■ Exercise description ■
Copy each line of the listing below exactly.

■ Given data ■
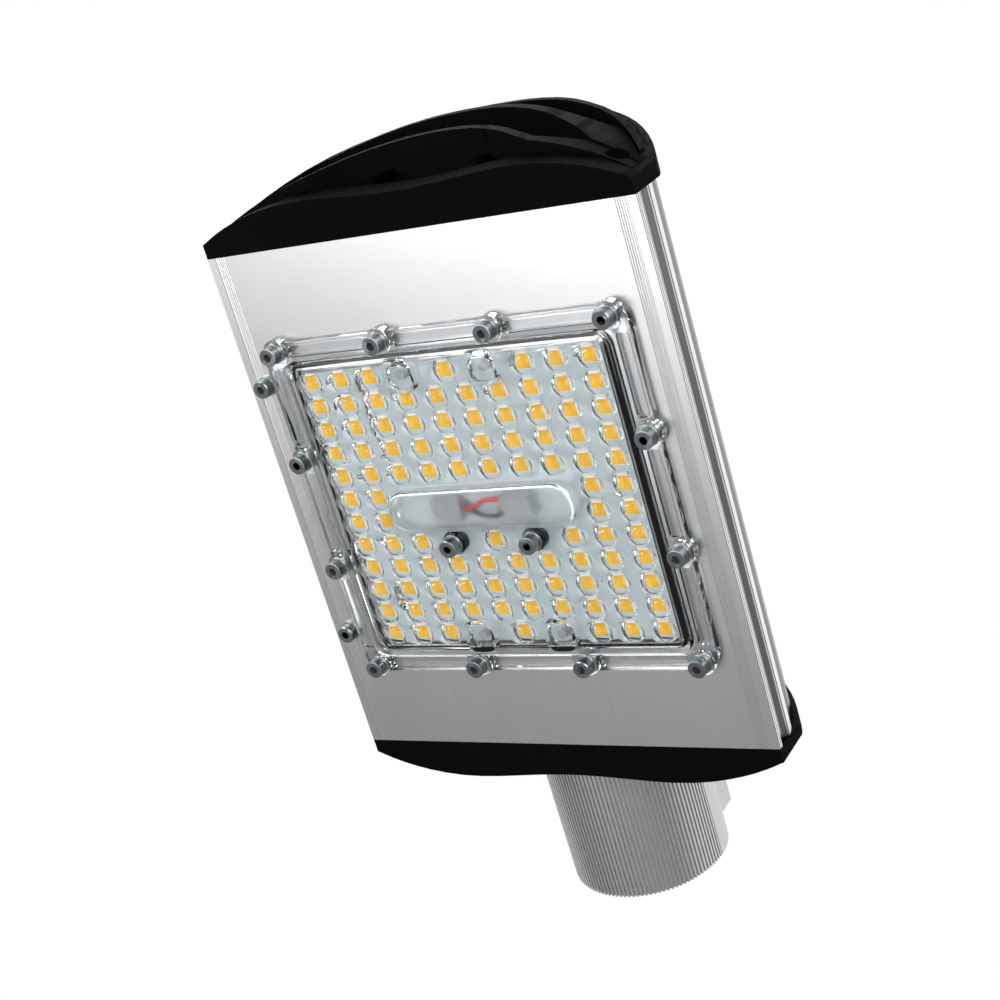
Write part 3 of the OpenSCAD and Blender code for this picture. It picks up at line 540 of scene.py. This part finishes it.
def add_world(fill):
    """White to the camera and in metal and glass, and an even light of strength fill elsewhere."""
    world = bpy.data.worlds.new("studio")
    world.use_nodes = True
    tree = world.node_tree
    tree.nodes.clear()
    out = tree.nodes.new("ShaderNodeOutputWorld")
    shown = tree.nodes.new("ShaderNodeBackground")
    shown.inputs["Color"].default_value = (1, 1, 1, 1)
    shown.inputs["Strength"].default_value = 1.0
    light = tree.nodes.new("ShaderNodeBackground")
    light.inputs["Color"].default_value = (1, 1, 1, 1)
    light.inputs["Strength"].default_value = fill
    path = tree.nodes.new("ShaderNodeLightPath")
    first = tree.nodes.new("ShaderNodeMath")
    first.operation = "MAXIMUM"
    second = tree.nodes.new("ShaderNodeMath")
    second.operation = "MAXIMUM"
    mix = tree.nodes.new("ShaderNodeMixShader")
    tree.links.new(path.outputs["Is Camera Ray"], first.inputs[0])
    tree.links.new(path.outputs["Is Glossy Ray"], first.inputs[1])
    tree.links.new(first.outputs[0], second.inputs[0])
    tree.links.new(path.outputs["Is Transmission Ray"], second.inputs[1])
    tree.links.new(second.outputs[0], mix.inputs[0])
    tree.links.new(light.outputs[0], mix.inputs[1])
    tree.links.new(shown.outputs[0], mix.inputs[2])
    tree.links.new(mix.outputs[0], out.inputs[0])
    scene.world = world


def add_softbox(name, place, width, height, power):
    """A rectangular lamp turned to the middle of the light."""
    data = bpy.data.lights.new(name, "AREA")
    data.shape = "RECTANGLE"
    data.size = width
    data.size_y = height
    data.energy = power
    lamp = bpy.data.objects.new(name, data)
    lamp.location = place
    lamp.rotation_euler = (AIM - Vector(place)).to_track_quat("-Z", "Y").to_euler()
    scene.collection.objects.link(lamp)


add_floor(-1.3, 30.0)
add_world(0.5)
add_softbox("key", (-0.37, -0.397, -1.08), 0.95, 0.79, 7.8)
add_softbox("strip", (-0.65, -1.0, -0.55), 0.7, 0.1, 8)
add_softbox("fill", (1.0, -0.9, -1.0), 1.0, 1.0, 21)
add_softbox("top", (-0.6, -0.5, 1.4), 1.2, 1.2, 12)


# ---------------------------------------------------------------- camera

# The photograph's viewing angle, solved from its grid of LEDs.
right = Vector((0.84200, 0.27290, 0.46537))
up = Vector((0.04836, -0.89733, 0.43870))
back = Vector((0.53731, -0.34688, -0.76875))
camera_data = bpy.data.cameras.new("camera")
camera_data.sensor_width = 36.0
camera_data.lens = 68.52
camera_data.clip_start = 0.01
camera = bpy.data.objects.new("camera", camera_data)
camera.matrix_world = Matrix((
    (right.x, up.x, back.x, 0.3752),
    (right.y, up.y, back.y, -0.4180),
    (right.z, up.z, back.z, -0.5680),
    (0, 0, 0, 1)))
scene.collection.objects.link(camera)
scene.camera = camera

■ Solution to this problem ■
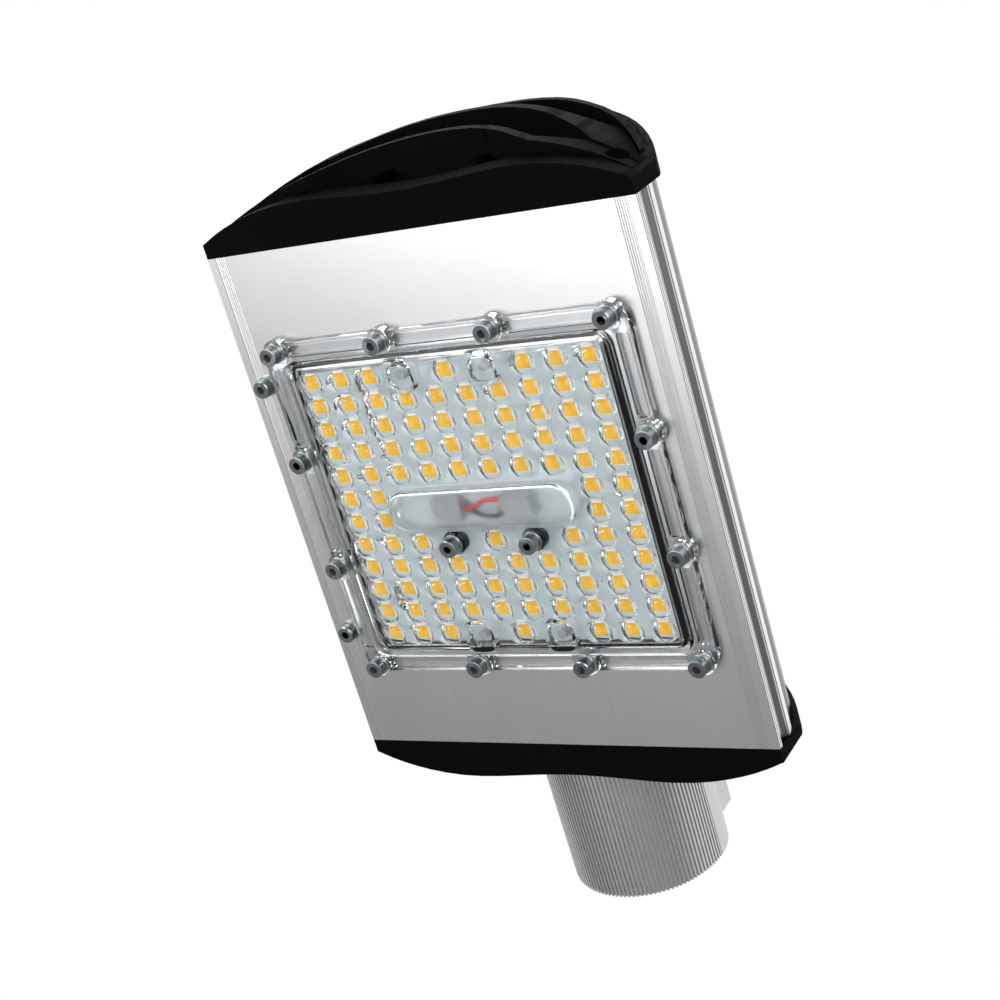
Write part 3 of the OpenSCAD and Blender code for this picture. It picks up at line 540 of scene.py. This part finishes it.
def add_world(fill):
    """White to the camera and in metal and glass, and an even light of strength fill elsewhere."""
    world = bpy.data.worlds.new("studio")
    world.use_nodes = True
    tree = world.node_tree
    tree.nodes.clear()
    out = tree.nodes.new("ShaderNodeOutputWorld")
    shown = tree.nodes.new("ShaderNodeBackground")
    shown.inputs["Color"].default_value = (1, 1, 1, 1)
    shown.inputs["Strength"].default_value = 1.0
    light = tree.nodes.new("ShaderNodeBackground")
    light.inputs["Color"].default_value = (1, 1, 1, 1)
    light.inputs["Strength"].default_value = fill
    path = tree.nodes.new("ShaderNodeLightPath")
    first = tree.nodes.new("ShaderNodeMath")
    first.operation = "MAXIMUM"
    second = tree.nodes.new("ShaderNodeMath")
    second.operation = "MAXIMUM"
    mix = tree.nodes.new("ShaderNodeMixShader")
    tree.links.new(path.outputs["Is Camera Ray"], first.inputs[0])
    tree.links.new(path.outputs["Is Glossy Ray"], first.inputs[1])
    tree.links.new(first.outputs[0], second.inputs[0])
    tree.links.new(path.outputs["Is Transmission Ray"], second.inputs[1])
    tree.links.new(second.outputs[0], mix.inputs[0])
    tree.links.new(light.outputs[0], mix.inputs[1])
    tree.links.new(shown.outputs[0], mix.inputs[2])
    tree.links.new(mix.outputs[0], out.inputs[0])
    scene.world = world


def add_softbox(name, place, width, height, power):
    """A rectangular lamp turned to the middle of the light."""
    data = bpy.data.lights.new(name, "AREA")
    data.shape = "RECTANGLE"
    data.size = width
    data.size_y = height
    data.energy = power
    lamp = bpy.data.objects.new(name, data)
    lamp.location = place
    lamp.rotation_euler = (AIM - Vector(place)).to_track_quat("-Z", "Y").to_euler()
    scene.collection.objects.link(lamp)


add_floor(-1.3, 30.0)
add_world(0.5)
add_softbox("key", (-0.37, -0.397, -1.08), 0.95, 0.79, 7.8)
add_softbox("strip", (-0.65, -1.0, -0.55), 0.7, 0.1, 8)
add_softbox("fill", (1.0, -0.9, -1.0), 1.0, 1.0, 21)
add_softbox("top", (-0.6, -0.5, 1.4), 1.2, 1.2, 12)


# ---------------------------------------------------------------- camera

# The photograph's viewing angle, solved from its grid of LEDs.
right = Vector((0.84200, 0.27290, 0.46537))
up = Vector((0.04836, -0.89733, 0.43870))
back = Vector((0.53731, -0.34688, -0.76875))
camera_data = bpy.data.cameras.new("camera")
camera_data.sensor_width = 36.0
camera_data.lens = 68.52
camera_data.clip_start = 0.01
camera = bpy.data.objects.new("camera", camera_data)
camera.matrix_world = Matrix((
    (right.x, up.x, back.x, 0.3752),
    (right.y, up.y, back.y, -0.4180),
    (right.z, up.z, back.z, -0.5680),
    (0, 0, 0, 1)))
scene.collection.objects.link(camera)
scene.camera = camera